April 2008
In a Froth
Tasting notes. Single-estate beans. Like it or not, coffee has become the new wine By Sasha Chapman
Bean counter: lattes at Manic Coffee on College Street
Image credit: Virginia MacDonald
Two men are drinking coffee behind the counter at Mercury Espresso Bar on Queen East. No, strike that. Two baristas are noisily slurping espresso and spitting it out. One shakes his Duran Duran haircut enthusiastically. “Nice!” he says, his upper lip quivering with excitement. The older, bearded barista announces the flavours of the new beans: “Blackcurrant, berries, very bright tasting.” The younger guy looks up at him admiringly: “You called it, man—it’s got a great finish.”
I could barely keep a straight face. I’m all for drinking coffee from better quality beans, but must we be so self-conscious about it? The exchange made me nostalgic for the old bars of Little Italy, where a half-decent espresso was simply a given. A coffee break was just that: a break from the day and a chance to catch up with your neighbours.
Not anymore. Coffee, like chocolate before it, has become the new wine, complete with tasting notes and single-estate pedigrees. Independent cafés—Bulldog, Mercury, Dark Horse, The Common, Manic Coffee—are popping up all over the city, sometimes within blocks of each other. (Mercury plans to open two more locations this year.) Baristas are becoming mini- celebrities, with blogs, cult followings and serious credentials. Latte art—intricate designs of rosettes and hearts folded into the steamed milk—has become their calling card. Some even travel halfway across the world to compete. Their work constitutes performance art (hence, perhaps, all those tattooed arms). Like it or not, Toronto’s café culture is changing.
Leading the revolution is Manic Coffee at College and Lippincott, where good coffee has fallen into the hands of gadget-obsessed geeks. Owner Matthew Lee, a soft-spoken ex-banker, has a hand-built espresso machine that can control water temperature within half a degree, a fancy water filtration system (Toronto water is apparently too hard; the minerals distort the coffee flavour) and a digital scale to weigh his beans. Within weeks of opening last fall, people were lining up for $15-a-cup coffee, which Lee was selling at a loss. Esmeralda Especial, a rare single-estate Panamanian made from the geisha bean, is the same bean, he explains earnestly, that “started me on my coffee journey,” back when he was a barista at Vancouver’s storied Elysian Room.

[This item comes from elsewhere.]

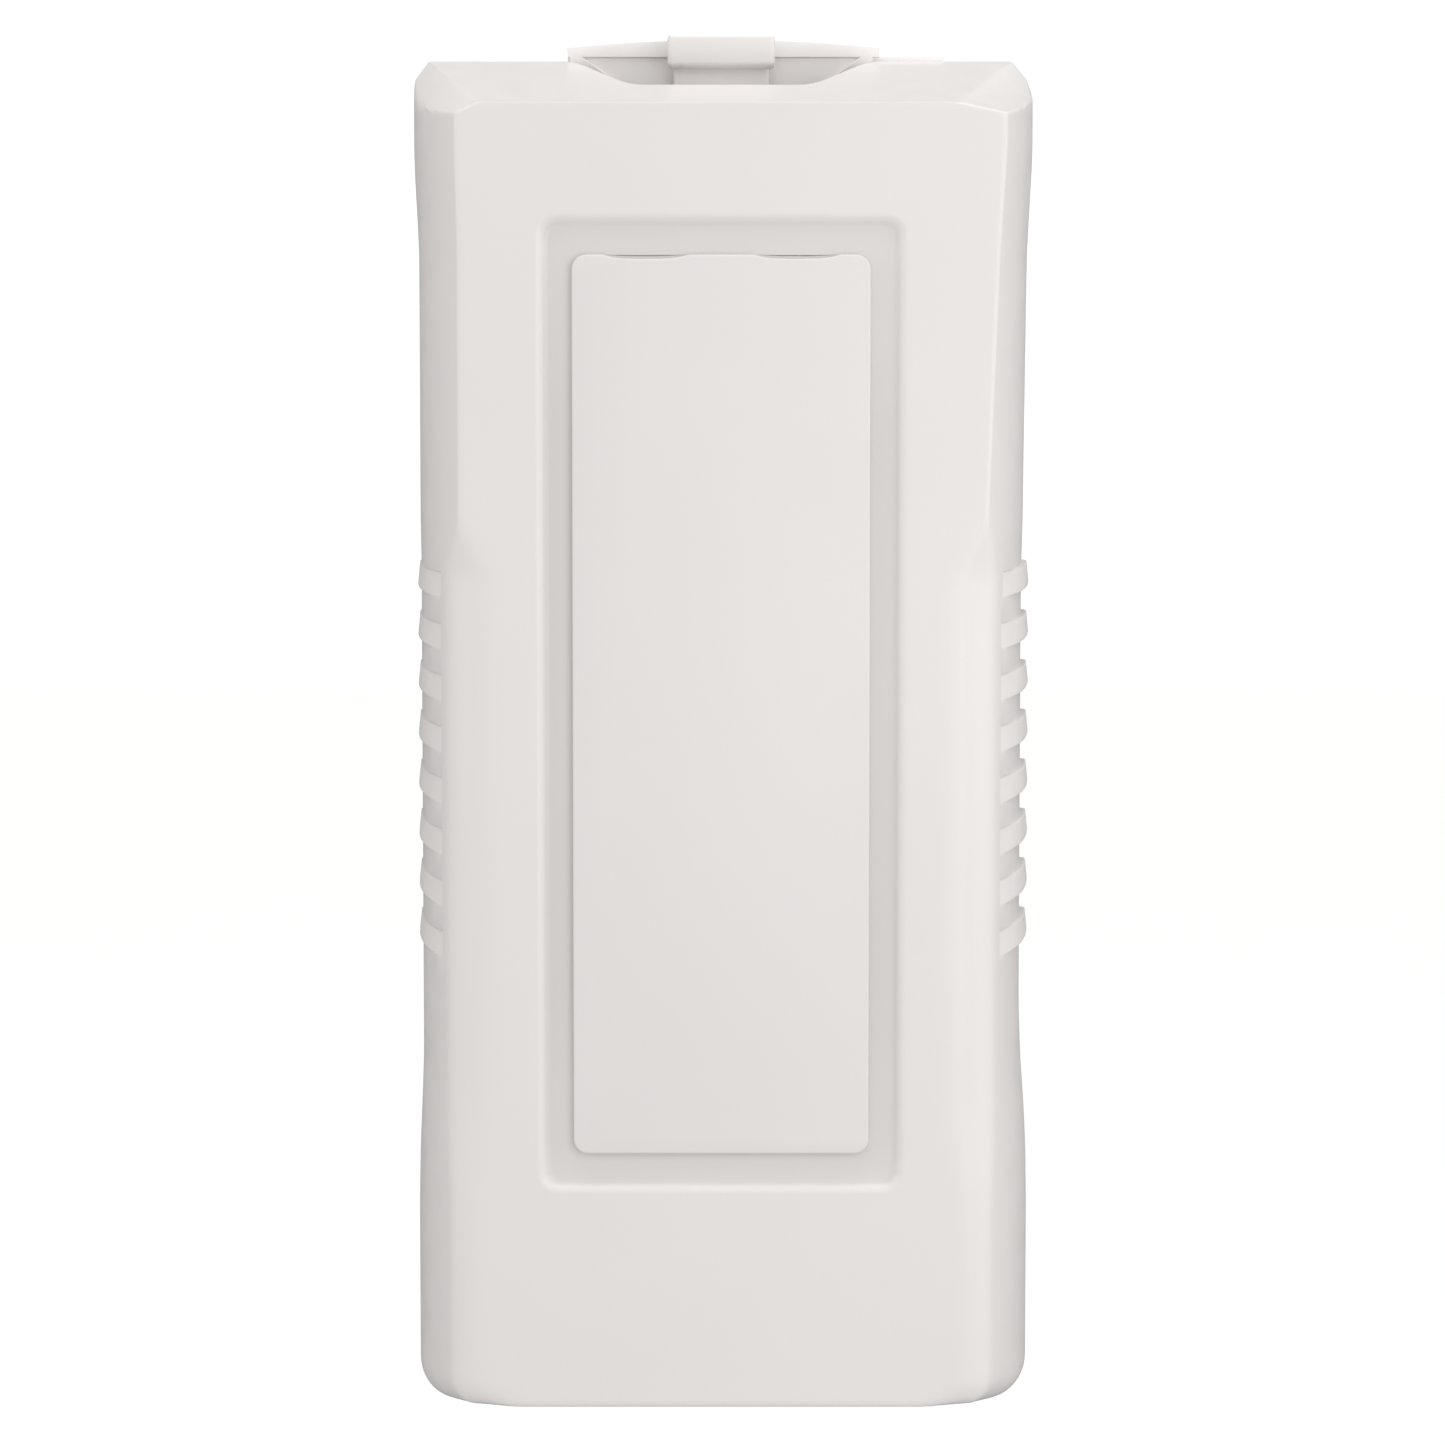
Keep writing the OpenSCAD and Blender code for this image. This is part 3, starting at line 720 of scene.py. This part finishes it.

Lee is a man who takes his coffee seriously—the sort of person who announces “I follow the West Coast doctrine” without an ounce of irony. He refuses to offer wi-fi to his customers; he wants Manic to be an oasis, rather than a temporary office for earbudded laptop users. And hey, if you’re spending $15 on a cup of coffee, it’s probably best not to have any distractions. Or milk. Or sugar. “Having people enjoy their coffee black is the first step,” says Lee, who briefly considered confiscating a cup of Esmeralda when a customer doctored it up with the works, killing any chance of tasting the delicate orange blossom and jasmine notes for which the bean is famous.
I couldn’t agree with him more. Years ago, when I asked Ernesto Illy, of the famed espresso company, what he thought of Starbucks, he said, “Starbucks is fine—if you like milk.” And I’m glad we’re rediscovering the pleasures of the kaffeeklatsch, lingering in shops rather than schlepping our coffee around the city in the adult equivalent of a sippy cup. But can anyone really justify a $15 coffee?
To start me on my journey, Lee leaps up to brew two coffees on Manic’s infamous Clover, an $11,500 machine that bloggers alternately mock vehemently (“It pours water over a bean, people”) and solemnly defend (“I had the best cup of black coffee in my life”). Tres Santos, from Colombia, and Kenyan Kangocho are roasted and delivered twice a week by Intelligentsia, the Chicago-based company that sources its beans through direct trade.
Lee begins the infusion ritual by measuring 28 grams of whole beans into a porcelain bowl on the digital scale. After the beans are ground (he adjusts his grinder for every order), he tips them into the top of the Clover, and a tap pours hot water over them. He stirs it with a whisk. Forty seconds later, the grounds are pushed upward, and a reverse vacuum sucks the water down through the filter. I venture that it’s basically a fancy upside-down French press. Lee demurs: “The most important thing is to do the French press properly—so much depends on the operator.” OK, a French press with less room for human error.
I have never tasted a cleaner coffee—there isn’t a hint of bitterness to the Colombian. To my palate, it’s almost too clean. The Kenyan is more interesting. As the Mercury baristas might say, the coffee tastes like blackcurrants and wine as it cools. “The mark of a good coffee is that you can drink it hot or cold,” Lee explains. The evolving flavours are fascinating to a food nerd like me, but it’s not what I’d choose to drink every morning. And there is a limit to my interest in how many PPM of minerals are in our city’s water, versus the number recommended by some international coffee association.